We do not question in the least the correctness of the principle that the searching-arresting officer can act on the basis of information of which he has no personal knowledge which has been relayed to him by police transmission facilities. But if that is the sole cause for the detention and resulting search-as it apparently was here-then the government has the burden of showing that the information on which the action was based itself had a reasonable foundation. Whitely v. Warden of Wyoming Penitentiary, 1971, 401 U.S. 560, 91 S.Ct. 1031, 28 L.Ed.2d 306.
But here the government-perhaps also a victim of the inadvertent confusion-made no effort whatsoever to show the nature or source of the information that Secret Service Agent Wistrand relied upon or which led him to issue this pickup alert. Although the Court has wide latitude in determining whether under F.R.Crim.P. 41(e) a belated motion to suppress can be entertained where it might likely interfere with the course of the trial, we do not believe the Judge rejected it on this basis. Rather, we think that probably out of inadvertent confusion on the part of the prosecutor and the Judge there was a feeling that, as an afterthought and a last ditch effort, counsel for Impson was trying to drag in probable cause when up to that time it was a search warrant issue only.
Nevertheless, whatever the origin of the error, the record demonstrates that the issue was squarely posed and there was no effort by the government to fill this critical void.
At the same time, however, this omission does not go to the validity of the conviction. Whether there is probable cause for the search is not a matter with which the jury is concerned or which could in any way influence its decision. The evidence either is, or is not, admissible and that is a determination in the first instance to be made by the trial Judge. Consequently this is an appropriate place for the application of a Jackson v. Denno,3 type of post-trial hearing4 for the Court to determine whether there was probable cause, Turk v. United States, 8 Cir., 1970, 429 F.2d 1327, 1332, for the momentary detention of the gold Thunderbird and if so, whether in the light of that information and the corroboration very quickly obtained by the proven identity of the occupants and the presence of the Kentucky Fried Chicken container, there was probable cause for the balance of the search.

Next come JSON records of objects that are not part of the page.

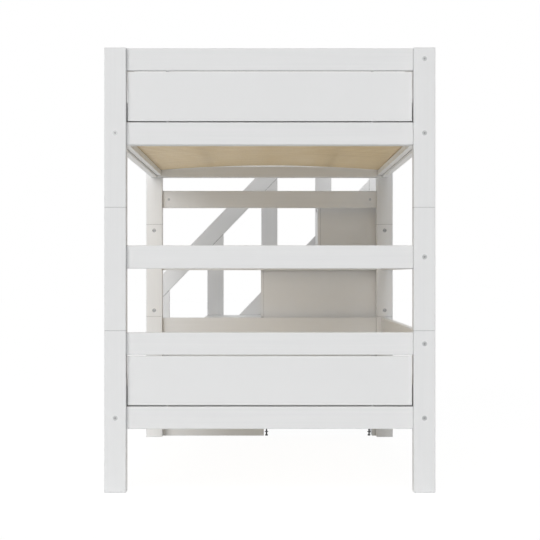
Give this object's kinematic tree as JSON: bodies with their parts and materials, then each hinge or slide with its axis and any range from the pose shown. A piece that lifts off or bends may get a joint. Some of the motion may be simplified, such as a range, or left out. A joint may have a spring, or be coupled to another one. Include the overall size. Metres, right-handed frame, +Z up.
{
  "type": "bunk bed with storage stairs",
  "caption": "Two-level wooden bunk bed with slatted bases and a storage staircase with drawers and a slanted handrail across one end.",
  "frame": {"origin": "on the floor, under the middle of the whole bed with its stairs", "axes": "+X to the wall side, +Y to the end with the stairs, +Z up; the room side is -X"},
  "size_m": [1.02, 2.625, 1.371],
  "materials": {
    "white_paint": "satin white paint on planed wood and board",
    "birch_slat": "clear-coated bent birch laminate",
    "drawer_birch": "clear-coated birch plywood and beech",
    "zinc_steel": "bright zinc",
    "dark_steel": "dark coated steel"
  },
  "bodies": {
    "bed": {"post_front_foot_lower": "white_paint", "posts_middle": "white_paint", "post_front_foot_upper": "white_paint", "frame_fasteners": "zinc_steel", "post_front_stair_lower": "white_paint", "post_front_stair_upper": "white_paint", "post_wall_foot_lower": "white_paint", "post_wall_foot_upper": "white_paint", "post_wall_stair_lower": "white_paint", "post_wall_stair_upper": "white_paint", "foot_upper_bottom_rail": "white_paint", "wood_dowels": "drawer_birch", "foot_upper_top_rail": "white_paint", "foot_upper_panel": "white_paint", "foot_lower_bottom_rail": "white_paint", "foot_lower_top_rail": "white_paint", "foot_lower_panel": "white_paint", "foot_middle_rail": "white_paint", "stair_end_upper_bottom_rail": "white_paint", "stair_end_upper_top_rail": "white_paint", "stair_end_upper_panel": "white_paint", "stair_end_lower_bottom_rail": "white_paint", "stair_end_lower_top_rail": "white_paint", "stair_end_lower_panel": "white_paint", "stair_end_middle_rail": "white_paint", "stair_end_access_post": "white_paint", "stair_end_tie_rail": "white_paint", "side_rail_upper_front": "white_paint", "side_rail_upper_wall": "white_paint", "side_rail_lower_front": "white_paint", "side_rail_lower_wall": "white_paint", "guard_rail_front": "white_paint", "guard_rail_wall": "white_paint", "back_rail_middle": "white_paint", "back_rail_lower": "white_paint", "inner_end_boards": "white_paint", "slat_cleats": "white_paint", "slats_upper": "birch_slat", "slats_lower": "birch_slat", "stair_inner_sides": "white_paint", "stair_outer_sides": "white_paint", "stair_tread_1": "white_paint", "stair_tread_2": "white_paint", "stair_tread_3": "white_paint", "stair_tread_4": "white_paint", "stair_base_boards": "drawer_birch", "stair_back_panel": "white_paint", "levelling_feet": "dark_steel", "stair_uprights": "white_paint", "stair_handrail": "white_paint", "stair_slanted_rail": "white_paint", "drawer_runners": "drawer_birch"},
    "drawer_1": {"drawer_1_front": "white_paint", "drawer_1_box": "drawer_birch"},
    "drawer_2": {"drawer_2_front": "white_paint", "drawer_2_box": "drawer_birch"},
    "drawer_3": {"drawer_3_front": "white_paint", "drawer_3_box": "drawer_birch"},
    "drawer_4": {"drawer_4_front": "white_paint", "drawer_4_box": "drawer_birch"}
  },
  "joints": [
    {"name": "drawer_1_slide", "type": "slide", "parent": "bed", "child": "drawer_1", "axis": [-1, 0, 0], "range_m": [0, 0.32]},
    {"name": "drawer_2_slide", "type": "slide", "parent": "bed", "child": "drawer_2", "axis": [-1, 0, 0], "range_m": [0, 0.32]},
    {"name": "drawer_3_slide", "type": "slide", "parent": "bed", "child": "drawer_3", "axis": [-1, 0, 0], "range_m": [0, 0.32]},
    {"name": "drawer_4_slide", "type": "slide", "parent": "bed", "child": "drawer_4", "axis": [-1, 0, 0], "range_m": [0, 0.14]}
  ]
}
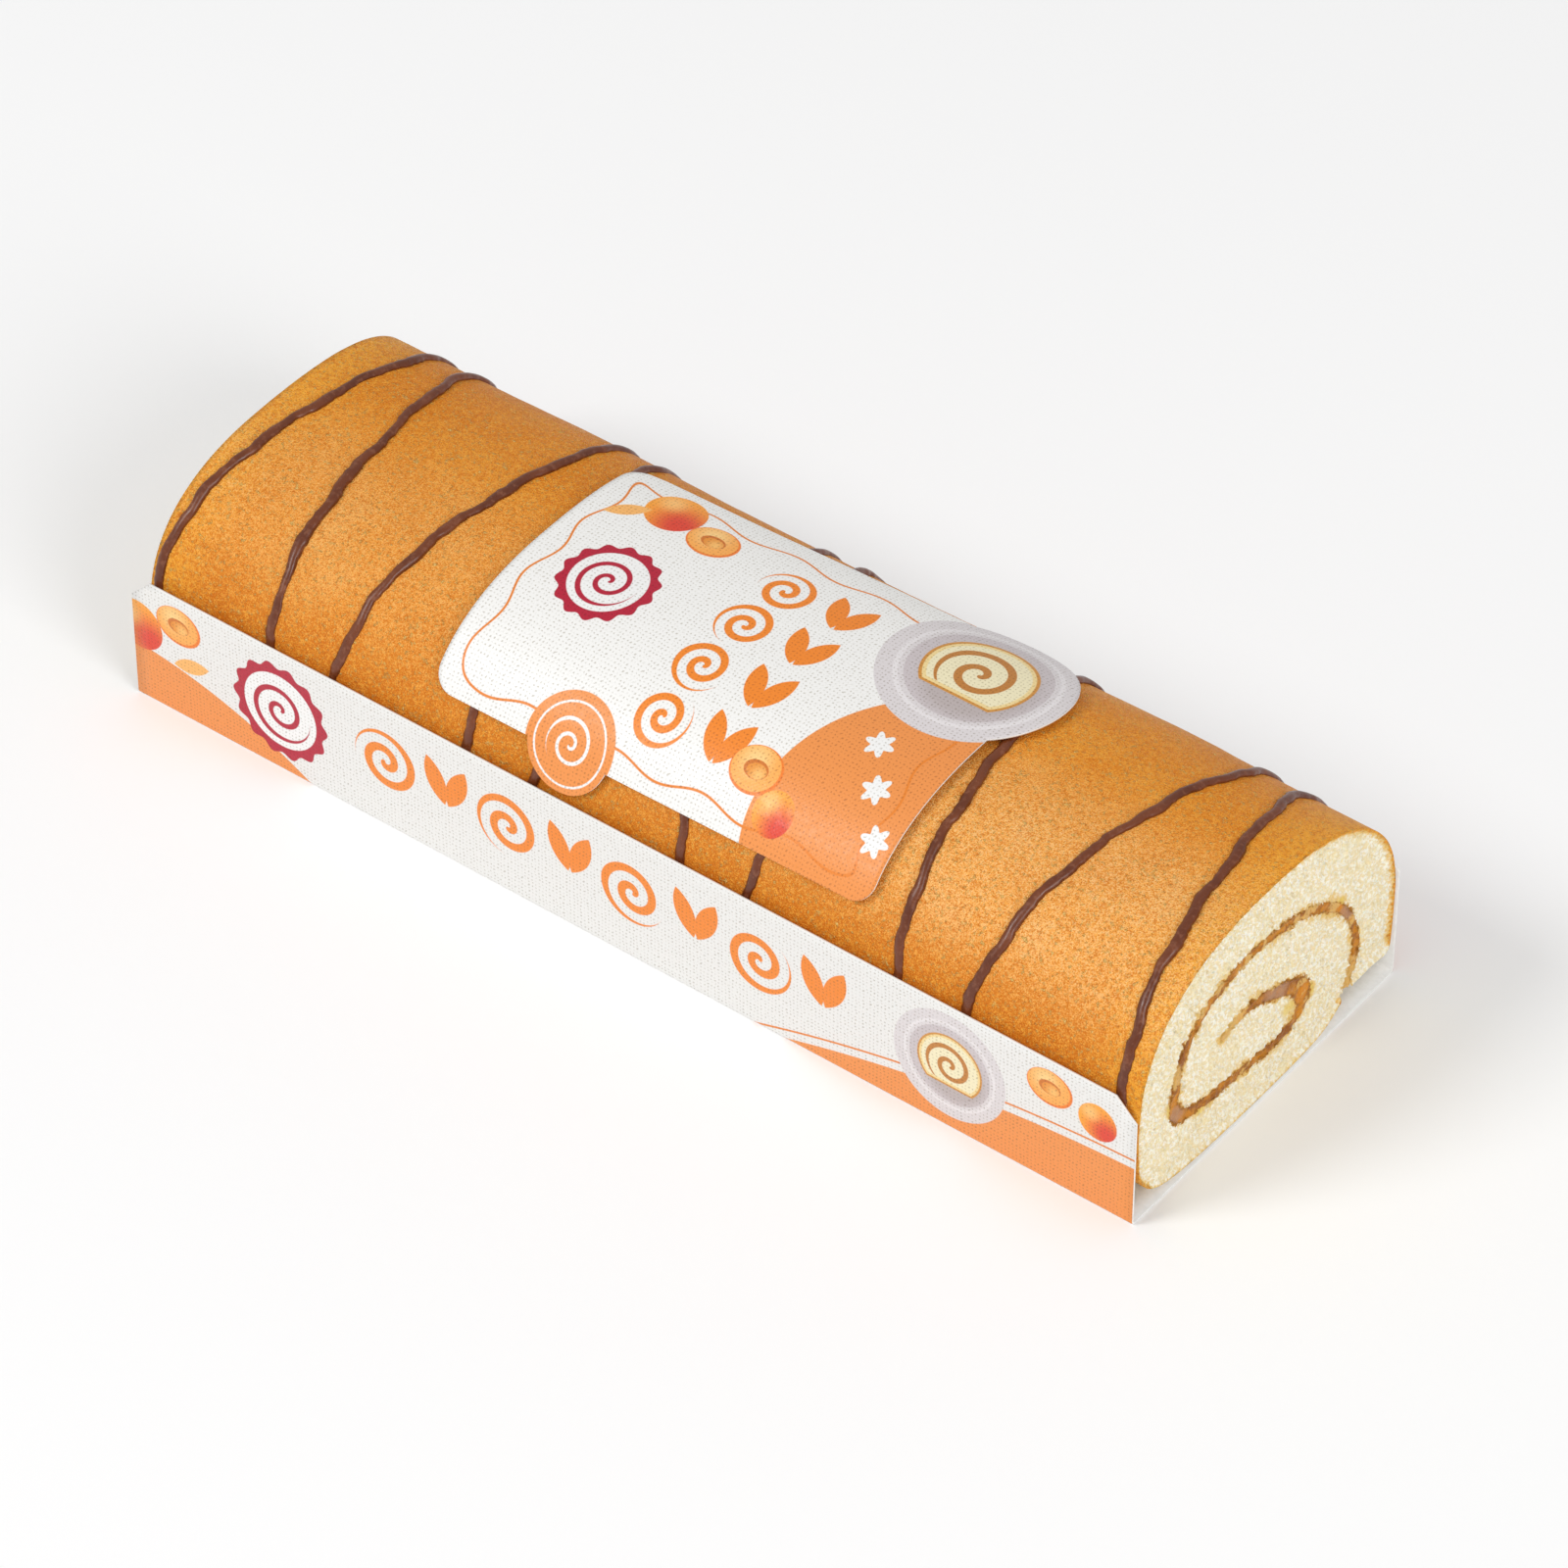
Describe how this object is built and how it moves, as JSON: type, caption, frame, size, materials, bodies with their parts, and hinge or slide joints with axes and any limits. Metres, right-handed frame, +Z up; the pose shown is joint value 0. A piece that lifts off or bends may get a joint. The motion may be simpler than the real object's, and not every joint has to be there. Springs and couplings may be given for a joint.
{
  "type": "swiss roll cake",
  "caption": "Rolled sponge cake with a spiral jam filling and chocolate drizzle, lying in an open card tray under a wrapped card label.",
  "frame": {"origin": "centre of the tray's footprint, on the underside of its floor", "axes": "+X along the roll towards the cut end with the open seam, -Y towards the front wall, +Z up"},
  "size_m": [0.255, 0.09, 0.0593],
  "materials": {
    "sponge": "matte baked sponge with cream crumb and glossy chocolate drizzle",
    "jam": "sticky, slightly translucent",
    "label_card": "printed satin card",
    "tray_card": "printed satin card"
  },
  "bodies": {
    "root": {"sponge": "sponge", "jam_filling": "jam", "label": "label_card", "tray": "tray_card"}
  },
  "joints": []
}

If there was, the conviction stands affirmed. If there was not, then the conviction must be set aside and a new trial had. To accomplish this we vacate the judgment of conviction and remand for consistent proceedings including a resentence, F.R.Crim.P. 32, if the search is found valid.
Vacated and remanded.
Trial Transcript pp. 47-48
On October 25, 1971, a suppression hearing was conducted on behalf of Annett. Defendant Impson, with his then counsel, was present under subpoena by the Government for possible use on the trial, but no proceedings were had which specifically related to Impson. At least three times during the 1971 hearing, counsel for Annett made statements that he did not question "probable cause."
For example, there was this exchange between Court and counsel:
"THE COURT: So we won't waste a lot of time in this case-Mr. Drake, have a seat. Mr. Spence, your motion says that there is no probable cause-
"MR. SPENCE: [counsel for defendant Annett]: I make no issue on the probable cause, but I do say that there was ample time for the authorities to have obtained a warrant for the search of the automobile or a warrant for the arrest of the individuals who were occupying the automobile.
"THE COURT: All right."
Annett's counsel relied primarily on the contention that there was adequate time, and hence a necessity, for obtaining a warrant. Subsequently, Annett pleaded guilty and was convicted.

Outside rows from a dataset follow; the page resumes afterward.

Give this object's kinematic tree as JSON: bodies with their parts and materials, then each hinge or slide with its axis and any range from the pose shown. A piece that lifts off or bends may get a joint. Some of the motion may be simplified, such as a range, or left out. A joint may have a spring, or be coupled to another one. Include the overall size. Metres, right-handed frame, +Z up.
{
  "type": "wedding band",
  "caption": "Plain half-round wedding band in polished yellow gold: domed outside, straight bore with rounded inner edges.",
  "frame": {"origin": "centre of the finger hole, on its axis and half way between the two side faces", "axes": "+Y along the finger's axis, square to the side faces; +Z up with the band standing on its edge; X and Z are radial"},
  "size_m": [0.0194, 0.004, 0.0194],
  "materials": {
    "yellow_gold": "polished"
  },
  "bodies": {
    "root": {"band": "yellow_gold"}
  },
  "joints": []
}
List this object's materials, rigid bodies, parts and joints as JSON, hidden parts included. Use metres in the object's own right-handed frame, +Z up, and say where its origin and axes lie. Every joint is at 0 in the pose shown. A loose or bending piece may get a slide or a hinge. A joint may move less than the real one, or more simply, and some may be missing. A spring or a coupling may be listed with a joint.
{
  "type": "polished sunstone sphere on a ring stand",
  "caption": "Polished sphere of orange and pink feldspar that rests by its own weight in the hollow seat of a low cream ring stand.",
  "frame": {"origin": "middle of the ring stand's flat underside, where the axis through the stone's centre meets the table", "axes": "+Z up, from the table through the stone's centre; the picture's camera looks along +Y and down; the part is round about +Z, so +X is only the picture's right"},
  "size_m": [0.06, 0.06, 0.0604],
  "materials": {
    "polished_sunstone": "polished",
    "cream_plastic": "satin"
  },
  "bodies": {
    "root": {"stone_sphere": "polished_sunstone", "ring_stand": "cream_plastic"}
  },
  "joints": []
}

In October, 1972, prior to Impson's first trial a suppression hearing was conducted in his behalf. The memorandum in support of Impson's original motion to suppress, while primarily focused on the necessity for a search warrant, did raise the probable cause issue. At the hearing on this motion on October 24, 1972, the trial judge accepted the parties' stipulation to use some 65 pages of testimony and colloquy from Annett's 1971 suppression hearing in order to conserve time. Of course, the stipulation did not agree to the truth of the testimony, only that the witnesses would so testify. On that record, the motion to suppress was denied. Impson's first trial ended with a deadlocked jury and mistrial on October 30, 1972.
On the morning of Impson's second trial, December 13, 1972, his new counsel submitted a new motion to suppress, this time stressing in great detail the probable cause issue.
The district court judge was concerned over the propriety of the motion for two reasons. First, the Government was unprepared to respond since the new motion was served just shortly before the proceedings began. More significantly, the trial judge was of the view that the stipulation for the use of the October, 1971, suppression hearing record included a waiver of the probable cause issue. On this the judge correctly recalled the statements made by Annett's counsel at the 1971 hearing which expressly waived the probable cause issue.
Thus, two facts are apparent: (i) Impson's attorney at the December 13, 1972 proceedings, did attempt to explain that the stipulation for the use of the 1971 proceedings did not include concessions made by Annett's counsel, and (ii) no actual evidentiary hearing, uninfected by the judge's erroneous attribution of the concession eliminating probable cause, was ever conducted to ascertain upon what facts Secret Service Agent Wistrand alerted the Wichita Falls authorities to pick up both Annett and Impson.
See, e. g. the following cases in which the appellate court remanded the case for a post-trial hearing:
Smith v. State of Texas, 5 Cir., 1968, 395 F.2d 958; Black v. Beto, 5 Cir., 1967, 382 F.2d 758; Davis v. Beto, 5 Cir., 1970, 423 F.2d 633; Moreno v. Beto, 5 Cir., 1969, 415 F.2d 154; Hizel v. Sigler, 8 Cir., 1970, 430 F.2d 1398.